Boon or Burden? Evaluating the Competing Effects of House-Price Shocks on Regional Entrepreneurship
Nicholas Kacher & Luke Petach
Economic Development Quarterly, forthcoming
Abstract:
This paper examines the impact of changes in housing affordability on regional entrepreneurship. Two-way fixed-effects estimates suggest an increase in the level of house prices in a commuting zone results in a decline in establishment openings as a share of existing establishments - consistent with a crowding-out effect. In contrast, an increase in the growth rate of house prices results in a small (although not always statistically significant) increase in establishment openings - consistent with a positive wealth effect from capital gains. To address endogeneity concerns, the authors adopt two alternative instruments for commuting zone house-price growth: a measure of local real estate lending and a geography-based measure of the elasticity of local housing supply. They extend the analysis using restricted-use establishment-level microdata from the Quarterly Census of Employment and Wages (QCEW) for the state of Colorado. Results from the QCEW data are consistent with those from the commuting zone sample.

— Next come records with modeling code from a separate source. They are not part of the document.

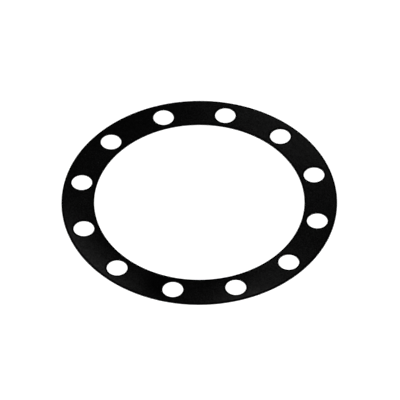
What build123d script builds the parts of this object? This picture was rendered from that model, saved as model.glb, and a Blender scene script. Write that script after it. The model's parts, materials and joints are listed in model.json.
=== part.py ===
"""Full-face flange gasket of thin rubber sheet, with twelve bolt holes, in millimetres.

One stroke of a steel-rule die cuts the outer edge, the port and the bolt holes
out of flat sheet, so the gasket is one solid.  +Z points out of the face that
the die enters.  The origin is the centre of the face that the die leaves, on
which the gasket lies.  The bolt holes straddle the X and Y axes, as they do on
the flanges that the gasket seals.
"""

from build123d import *

import os

# Driving dimensions
port_diameter = 183.0  # clear opening in the middle
inner_land = 4.5  # rubber between the port and a bolt hole
outer_land = 6.0  # rubber between a bolt hole and the outer edge
bolt_diameter = 16.0  # M16
bolt_clearance = 2.0  # a bolt hole's diameter less its bolt's
bolt_count = 12
sheet_thickness = 1.0
edge_bevel = 0.15  # left by the die's blade along the edges it enters by

# Sizes that follow, outwards from the port
bolt_hole_diameter = bolt_diameter + bolt_clearance
bolt_circle_diameter = port_diameter + 2 * inner_land + bolt_hole_diameter
outer_diameter = bolt_circle_diameter + bolt_hole_diameter + 2 * outer_land
first_bolt_angle = 360 / bolt_count / 2  # half a pitch from +X

with BuildPart() as flange_gasket:
    # The die's outline, all of it cut at once
    with BuildSketch(Plane.XY):
        Circle(outer_diameter / 2)
        Circle(port_diameter / 2, mode=Mode.SUBTRACT)
        with PolarLocations(bolt_circle_diameter / 2, bolt_count, first_bolt_angle):
            Circle(bolt_hole_diameter / 2, mode=Mode.SUBTRACT)
    extrude(amount=sheet_thickness)

    # The entry face's edges are slightly bevelled, and the exit face's stay crisp
    entry_face = flange_gasket.faces().sort_by(Axis.Z)[-1]
    chamfer(entry_face.edges(), length=edge_bevel)

flange_gasket.part.label = "flange_gasket"

os.makedirs("parts", exist_ok=True)
export_step(flange_gasket.part, "parts/flange_gasket.step")

print(f"outer diameter {outer_diameter:g}, bolt circle {bolt_circle_diameter:g}")
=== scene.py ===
"""Looks of a full-face flange gasket, die-cut from thin black rubber sheet.

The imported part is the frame: its mounts and its mesh give every size of the
cut.  One piece stands for the whole gasket, because the real one is a single
cut of sheet.  One bolt hole's share of the ring is modelled, turned round the
axis once for every hole, and closed into a ring.  The ring then gets its
thickness, and the dished wall and the rolled edge that the die leaves.

Lengths are in metres unless a name or a comment says millimetres.
"""

import json
import logging
import math
from collections.abc import Callable, Iterator
from contextlib import contextmanager
from dataclasses import dataclass, field
from enum import Enum
from typing import Any

import bmesh
import bpy
from mathutils import Matrix, Vector


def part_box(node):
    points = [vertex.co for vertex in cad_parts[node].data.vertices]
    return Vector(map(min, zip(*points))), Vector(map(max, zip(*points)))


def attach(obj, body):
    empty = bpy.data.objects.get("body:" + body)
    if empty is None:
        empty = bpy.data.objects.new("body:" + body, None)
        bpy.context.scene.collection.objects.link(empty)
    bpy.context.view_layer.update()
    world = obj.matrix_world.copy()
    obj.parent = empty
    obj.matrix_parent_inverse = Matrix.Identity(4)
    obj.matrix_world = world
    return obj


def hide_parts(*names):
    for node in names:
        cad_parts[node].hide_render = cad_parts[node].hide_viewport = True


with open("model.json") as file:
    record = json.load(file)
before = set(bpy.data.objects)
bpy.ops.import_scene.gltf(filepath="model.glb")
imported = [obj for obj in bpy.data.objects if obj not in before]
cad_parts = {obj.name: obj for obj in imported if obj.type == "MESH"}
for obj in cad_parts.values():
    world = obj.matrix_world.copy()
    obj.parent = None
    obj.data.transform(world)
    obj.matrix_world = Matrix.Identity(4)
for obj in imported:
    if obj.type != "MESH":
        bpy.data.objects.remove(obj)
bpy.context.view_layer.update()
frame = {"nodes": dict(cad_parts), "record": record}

NODE = "flange_gasket"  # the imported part's only node
BODY = "root"  # its only body
LOG = logging.getLogger(NODE)

MM = 0.001
ORIGIN = (0.0, 0.0, 0.0)
EVEN = (1.0, 1.0, 1.0)
WHITE = (1.0, 1.0, 1.0, 1.0)
CLOSE = 0.01 * MM  # two places nearer than this are the same
SMOOTH_BELOW_DEG = 40.0  # edges that turn less than this are shaded smooth
FLAT = 0.99  # a face whose normal rises or falls this much is on one of the broad sides
PAINTED_SHEEN = "painted_sheen"  # the attribute that holds the painted sheen, a lighter tone painted into the colour, from 0 to 1

Triple = tuple[float, float, float]
Range = tuple[float, float]  # its lower end and its upper end
Socket = bpy.types.NodeSocket
Inputs = dict[str | int, Any]  # a node's inputs by name or number: values, sockets or None


# --------------------------------------------------------------------------
# Modelling helpers


@contextmanager
def editing(piece: bpy.types.Object) -> Iterator[None]:
    """Hold one piece in edit mode, with nothing else selected.

    Args:
        piece: The mesh object to edit.

    Yields:
        Nothing; the mesh is in edit mode inside the block.
    """
    bpy.ops.object.select_all(action="DESELECT")
    bpy.context.view_layer.objects.active = piece
    piece.select_set(True)
    bpy.ops.object.mode_set(mode="EDIT")
    bpy.ops.mesh.select_all(action="DESELECT")
    try:
        yield
    finally:
        bpy.ops.object.mode_set(mode="OBJECT")


class Pick(Enum):
    """What a selection is made of."""

    VERTS = "VERT"
    EDGES = "EDGE"
    FACES = "FACE"


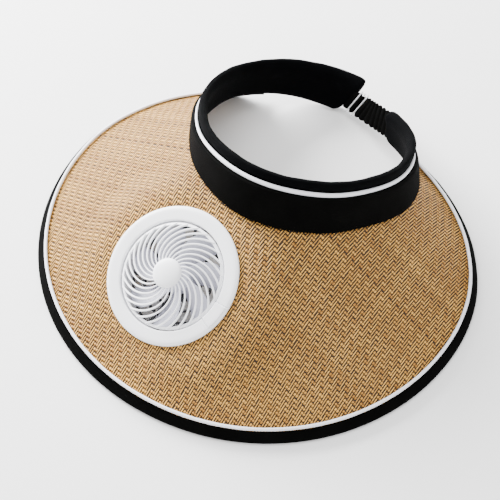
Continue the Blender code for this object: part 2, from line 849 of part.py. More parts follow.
def add_strap_slider(group):
    """Three bars joined at both ends: the strap passes under, over and under them."""
    start, _, ahead, _, upright = strap_frame()
    centre = start + SLIDER_FROM_TAIL * ahead
    side = (upright + TAIL_LEAN * ahead).normalized()
    half = 0.5 * SLIDER_LENGTH
    half_bar = 0.5 * SLIDER_BAR
    work = bmesh.new()
    xs = [bar * SLIDER_PITCH + edge for bar in (-1, 0, 1) for edge in (-half_bar, half_bar)]
    ys = (-half, -half + SLIDER_END, half - SLIDER_END, half)
    points = [[work.verts.new(centre + x * ahead + y * side) for x in xs] for y in ys]
    for j in range(3):
        for i in range(5):
            if j != 1 or i % 2 == 0:
                quad = (points[j][i], points[j][i + 1], points[j + 1][i + 1], points[j + 1][i])
                work.faces.new(quad)
    mesh = bpy.data.meshes.new("strap_slider")
    work.to_mesh(mesh)
    work.free()
    item = add_object("strap_slider", mesh, group, "white_plastic", smooth=False)
    add_solidify(item, SLIDER_THICKNESS, 0.0)
    return item


def centre_on_floor(group, cutters):
    """Carry every piece on one empty, so the origin is under the middle of the hat."""
    carrier = bpy.data.objects.new("hat_carrier", None)
    bpy.context.scene.collection.objects.link(carrier)
    for item in list(group.objects) + list(cutters.objects):
        item.parent = carrier
    carrier.location = (0.0, SET_BACK, 0.0)


def main():
    clear_scene()
    group = new_collection(NAME)
    cutters = new_collection("cutters")
    frame = fan_frame()
    add_brim(group, cutters, frame)
    add_binding(group)
    add_brim_piping(group)
    add_headband(group)
    add_band_piping(group)
    add_sweatband(group)
    add_elastic_strap(group)
    add_strap_slider(group)
    add_fan_ring(group, frame)
    add_fan_housing(group, frame)
    add_fan_grille(group, frame)
    add_rear_guard(group, frame)
    add_fan_motor(group, frame)
    add_fan_rotor(group, cutters, frame)
    centre_on_floor(group, cutters)


main()
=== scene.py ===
"""Fan hat: the looks of a woven straw sun visor with a padded band and a fan in its brim.

Metres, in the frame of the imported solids: the front of the brim faces -Y and the floor is
Z = 0. Angles round the head loop start at the front and grow towards +X.
"""

import math

import bmesh
import bpy
import numpy as np
from bpy.props import FloatProperty, FloatVectorProperty, IntProperty, PointerProperty
from mathutils import Matrix, Vector
from mathutils.bvhtree import BVHTree


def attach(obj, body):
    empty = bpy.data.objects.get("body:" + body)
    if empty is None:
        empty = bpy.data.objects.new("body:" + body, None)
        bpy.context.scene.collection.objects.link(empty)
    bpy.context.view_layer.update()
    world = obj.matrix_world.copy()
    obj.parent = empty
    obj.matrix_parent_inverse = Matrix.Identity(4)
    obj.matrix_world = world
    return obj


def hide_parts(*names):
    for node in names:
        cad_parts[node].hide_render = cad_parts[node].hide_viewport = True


bl_info = {
    "name": "Fan Hat",
    "version": (1, 0, 0),
    "blender": (4, 5, 0),
    "location": "View3D > Sidebar > Fan Hat",
    "description": "Builds a woven straw visor with a padded band and a small fan in its brim",
    "category": "Add Mesh",
}

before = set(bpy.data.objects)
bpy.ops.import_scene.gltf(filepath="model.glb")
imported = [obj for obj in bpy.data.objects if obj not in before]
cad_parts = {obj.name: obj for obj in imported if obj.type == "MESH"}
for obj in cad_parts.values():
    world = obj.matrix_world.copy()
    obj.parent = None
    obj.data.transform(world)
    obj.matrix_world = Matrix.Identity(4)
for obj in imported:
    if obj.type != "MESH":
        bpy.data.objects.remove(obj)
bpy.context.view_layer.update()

MM = 0.001
GAP = 0.3 * MM
MERGE_DISTANCE = 0.005 * MM
SHARP_ANGLE = math.radians(42.0)

# Head loop and band, as the solids have them
LOOP_HEIGHT = 65.3 * MM
LOOP_TILT = math.radians(26.5)
SET_BACK = 78.8 * MM
# Band, in mm: angle, radius, drop to the lower edge, rise of the roll, flare of the foot
BAND_ROWS = np.array((
    (-182, 100.0, 22.0, 14.0, 0.0),
    (-165, 99.5, 21.0, 14.5, 0.5),
    (-150, 98.5, 19.5, 14.0, 1.0),
    (-120, 95.0, 19.5, 12.0, 1.5),
    (-90, 91.0, 21.5, 10.5, 0.0),
    (-60, 91.5, 22.0, 9.5, -2.0),
    (-30, 97.0, 26.5, 9.0, -1.5),
    (0, 101.0, 31.0, 9.0, 1.0),
    (30, 95.5, 31.0, 9.0, 2.5),
    (60, 88.0, 29.5, 9.0, 3.0),
    (90, 87.0, 26.5, 9.0, 7.5),
    (120, 88.5, 22.5, 8.5, 7.5),
    (152, 88.0, 19.0, 7.0, 3.0),
))
BAND_START = -182.0
BAND_STOP = 152.0
BAND_STEPS = 300
TAIL_LENGTH = 26.0 * MM
TAIL_LEAN = 0.50
TAIL_ROUND = 0.4 * TAIL_LENGTH
TAIL_END_SHARE = 0.55
TAIL_PILLOW = 3.5 * MM
TAIL_PUFF = 2.5 * MM
PIPING_INSET = 1.6 * MM
PIPING_FROM = -166.0
PIPING_TO = 141.0
# Band cord, in mm: angle, radius
CORD_ROWS = np.array((
    (-166, 0.6), (-130, 0.65), (-90, 0.7), (-55, 1.0), (-20, 1.5),
    (20, 1.75), (70, 1.5), (110, 1.2), (141, 0.8),
))
ROLL_MIDDLE_INSET = 5.2 * MM
ROLL_SEAM_SHARE = 0.10
ROLL_SEAM_WIDTH = 1.6 * MM
PUFF_FROM = 80.0
PUFF_SPAN = 45.0

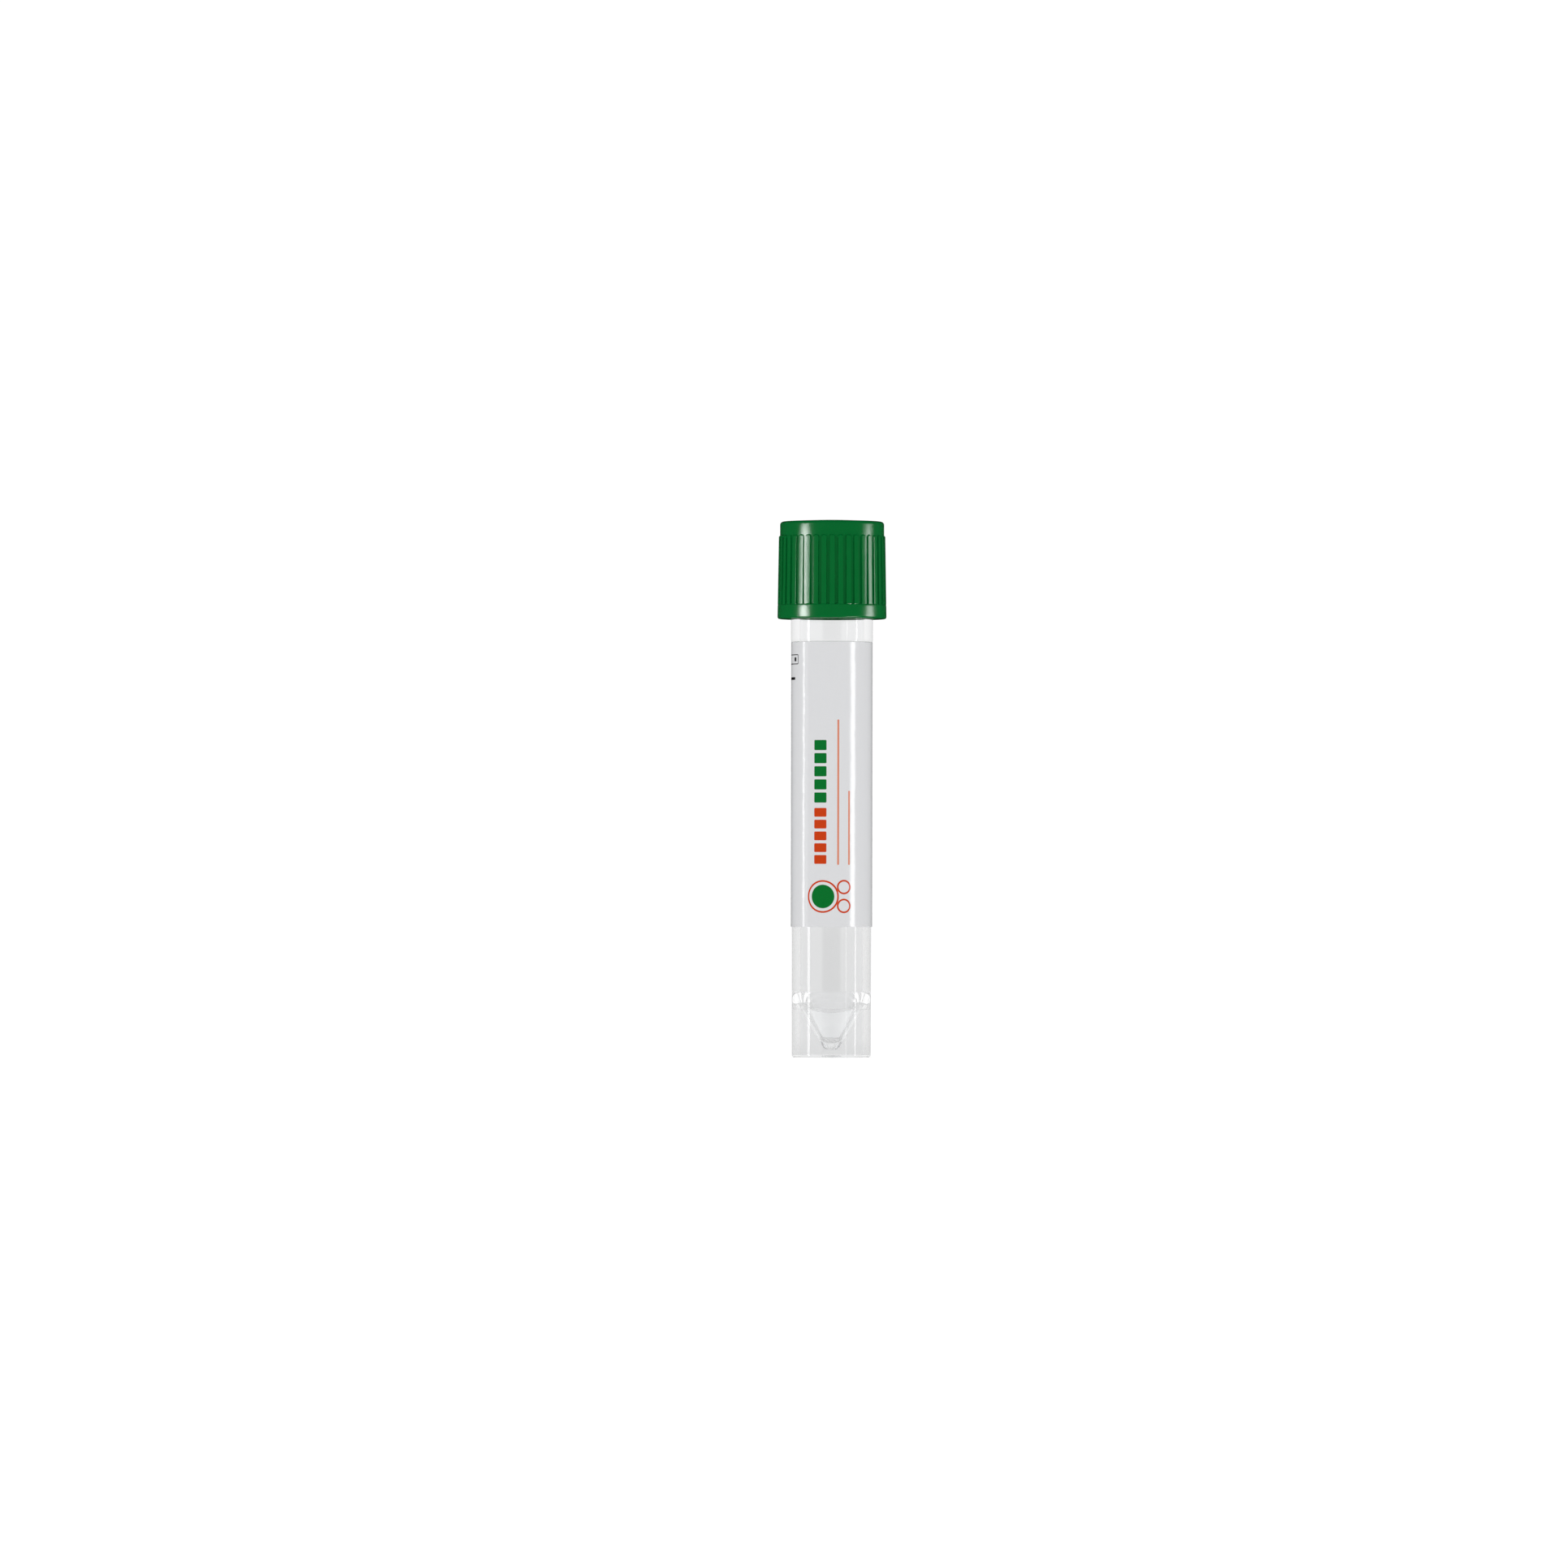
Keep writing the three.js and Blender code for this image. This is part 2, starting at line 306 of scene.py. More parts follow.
def makeLabel():
    # the film goes once round the barrel and then laps over its own start, at the back
    s = labelSizes
    low, high = labelLow.z, labelHigh.z
    piece = startPiece("film_label")
    outline = [
        (barrelRadius(low) - s["sunk"], low),
        (barrelRadius(low) + s["standAtFoot"], low, s["corner"]),
        (barrelRadius(high) + s["standAtTop"], high, s["corner"]),
        (barrelRadius(high) - s["sunk"], high),
        (barrelRadius(low) - s["sunk"], low),
    ]
    drawProfile(outline, roundSteps=3)
    bpy.ops.mesh.select_all(action='SELECT')
    bpy.ops.mesh.remove_doubles(threshold=samePlace)
    bpy.ops.mesh.edge_face_add()
    radius = s["standAtTop"] + tubeSizes["panelRadius"]
    stepAngle = fullTurn / s["columns"]
    lapSteps = round(s["lap"] / radius / stepAngle)
    rampSteps = round(s["rampLength"] / radius / stepAngle)
    bpy.ops.transform.rotate(value=-(fullTurn / 4 - stepAngle * lapSteps / 2), orient_axis='Z',
                             center_override=(0, 0, 0))
    reached = 1
    for step in range(1, s["columns"] + lapSteps + 1):
        pullOn(stepAngle, 0)
        share = min(max((step - s["columns"]) / rampSteps + 1, 0), 1)
        wanted = 1 + s["lapRise"] / radius * share * share * (3 - 2 * share)
        if wanted != reached:
            scaleFromAxis(wanted / reached)
            reached = wanted
    bpy.ops.mesh.select_all(action='SELECT')
    bpy.ops.mesh.normals_make_consistent(inside=False)
    finishPiece(piece, s["sharpAngle"])
    return piece


label = makeLabel()
print("label:", len(label.data.polygons), "faces")


# the screw cap
capSizes = {
    "top": 1.3,
    "wall": 1.04,
    "slopeWidth": 4.6,  # the top falls a little towards its corner
    "slopeDrop": 0.2,
    "cornerRounding": 0.5,
    "support": 0.1,  # rings this close to a turn keep the long faces even
    "topBand": 2.25,
    "mouthBand": 2.15,
    "mouthChamfer": 0.35,
    "mouthRounding": 0.3,
    "ribs": 40,
    "ribLift": 0.18,
    "ribWidth": 0.74,
    "ribEdges": [0.97, 1],  # the lift of its outermost columns, from the flank inwards
    "flankShift": 0.45,  # of a column, outwards, to steepen the flanks
    "ribArch": 0.3,  # the round upper end
    "ribRise": 0.2,  # from the band out to the crest
    "softDrop": 0.4,  # part way down this rise, the rib has come out by softLift of its lift
    "softLift": 0.45,
    "ribRunout": 0.12,
    "ribDraft": 0.9,  # degrees
    "grooveDraft": 0.4,  # degrees
    "columnsEachRib": 24,
    "ringReach": 0.01,  # a vertex this near to a ring belongs to it
    "threadTurns": 1.6,
    "threadInset": 1.8,
    "threadPlay": 0.2,
    "plugLength": 4.4,
    "plugWall": 0.8,
    "plugPlay": 0.08,
    "socketLength": 7.0,
    "socketRadius": 1.3,
    "socketWall": 0.9,
    "socketFlare": 0.5,
    "edge": 0.1,
    "inset": 0.3,
    "sharpAngle": 35,
}
capBore = neck + threadSizes["height"] + capSizes["threadPlay"]
ceiling = capHigh.z - capSizes["top"]
plugTip = ceiling - capSizes["plugLength"]
plugRadius = boreRadius(plugTip) - capSizes["plugPlay"]


def raiseRibs(height, floor, crest, arched=True):
    # lifts the rib columns of one ring of the outer wall out to their crests
    s = capSizes
    columns = s["ribs"] * s["columnsEachRib"]
    half = round(s["ribWidth"] / 2 / floor / fullTurn * columns)  # in columns
    for beside in range(-half, half + 1):
        out = abs(beside)
        edge = s["ribEdges"][min(half - out, len(s["ribEdges"]) - 1)]
        lift = (crest - floor) * edge
        drop = s["ribArch"] * (1 - math.sqrt(1 - (out / (half + 1)) ** 2)) if arched else 0

        def onRib(co):
            radius = math.hypot(co.x, co.y)
            column = round(math.atan2(co.y, co.x) / fullTurn * columns) - beside
            away = max(abs(co.z / mm - height), abs(radius / mm - floor))
            return away < s["ringReach"] and column % s["columnsEachRib"] == 0

        selectWhere(onRib)
        scaleFromAxis((floor + lift) / floor)
        bpy.ops.transform.translate(value=(0, 0, -drop * mm))
        if out == half:
            shift = math.copysign(s["flankShift"] * fullTurn / columns, beside)
            bpy.ops.transform.rotate(value=-shift, orient_axis='Z', center_override=(0, 0, 0))


def makeCap():
    s = capSizes
    mouth, top = capLow.z, capHigh.z
    band = capBore + s["wall"]
    ribTop = top - s["topBand"]
    bandTop = mouth + s["mouthBand"]

    def grooveAt(height):
        return band + math.tan(math.radians(s["grooveDraft"])) * (ribTop - height)

    def crestAt(height):
        return band + s["ribLift"] + math.tan(math.radians(s["ribDraft"])) * (ribTop - height)

    softEnd = ribTop - s["softDrop"] * s["ribRise"]
    ribEnd = ribTop - s["ribRise"]
    crestTop, crestFoot = ribEnd - s["support"], bandTop + s["support"]
    runoutEnd = bandTop - s["ribRunout"]
    piece = startPiece("green_cap")
    drawProfile([
        (0, top),
        (band - s["slopeWidth"], top, 4),
        (band, top - s["slopeDrop"], s["cornerRounding"], 10),
        (band, ribTop + s["support"]),
        (band, ribTop),
        (grooveAt(softEnd), softEnd),
        (grooveAt(ribEnd), ribEnd),
        (grooveAt(crestTop), crestTop),
        (grooveAt(crestFoot), crestFoot),
        (grooveAt(bandTop), bandTop),
        (crestAt(runoutEnd), runoutEnd, s["edge"]),
        (crestAt(runoutEnd - 2 * s["support"]), runoutEnd - 2 * s["support"]),
        (crestAt(mouth), mouth, s["mouthRounding"]),
        (capBore + s["mouthChamfer"], mouth, s["edge"]),
        (capBore, mouth + s["mouthChamfer"], s["edge"]),
        (capBore, ceiling, s["inset"]),
        (plugRadius, ceiling, s["edge"]),
        (plugRadius, plugTip + 2 * s["inset"], s["inset"]),
        (plugRadius - s["inset"], plugTip, s["edge"]),
        (plugRadius - s["plugWall"], plugTip, s["edge"]),
        (plugRadius - s["plugWall"], ceiling, s["edge"]),
        (s["socketRadius"] + s["socketWall"], ceiling, s["edge"]),
        (s["socketRadius"] + s["socketWall"], ceiling - s["socketLength"], s["edge"]),
        (s["socketRadius"] + s["socketFlare"], ceiling - s["socketLength"], s["edge"]),
        (s["socketRadius"], ceiling - s["socketLength"] + 2 * s["socketFlare"], s["edge"]),
        (s["socketRadius"], ceiling, s["edge"]),
        (0, ceiling),
    ], roundSteps=3)
    turnProfile(s["ribs"] * s["columnsEachRib"])
    raiseRibs(bandTop, grooveAt(bandTop), crestAt(bandTop), arched=False)
    raiseRibs(crestFoot, grooveAt(crestFoot), crestAt(crestFoot), arched=False)
    raiseRibs(crestTop, grooveAt(crestTop), crestAt(crestTop))
    raiseRibs(ribEnd, grooveAt(ribEnd), crestAt(ribEnd))
    raiseRibs(softEnd, grooveAt(softEnd), grooveAt(softEnd) + s["softLift"] * s["ribLift"])
    raiseRibs(ribTop, band, band)
    # the cap's thread runs just under the neck's, on the same helix
    t = threadSizes
    drop = (t["rootWidth"] + t["crestWidth"]) / 2 + t["flankPlay"]
    start = mouth + s["threadInset"]
    startTurn = (start + drop - neckThreadStart) / t["pitch"]
    bpy.ops.object.mode_set(mode='OBJECT')
    thread = makeThread("cap_thread", capBore, -1, start, startTurn, s["threadTurns"])
    uniteWith(piece, thread)
    finishPiece(piece, s["sharpAngle"])
    return piece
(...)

Technological Change and Obsolete Skills: Evidence from Men's Professional Tennis
Ian Fillmore & Jonathan Hall
Labour Economics, forthcoming
Abstract:
Technological innovation can raise the returns to some skills while making others less valuable or even obsolete. We study the effects of such skill-altering technological change in the context of men's professional tennis, which was unexpectedly transformed by the invention of composite racquets during the late 1970s. We explore the consequences of this innovation on player productivity, entry, and exit. We find that young players benefited at the expense of older players and that the disruptive effects of the new racquets persisted over two to four generations.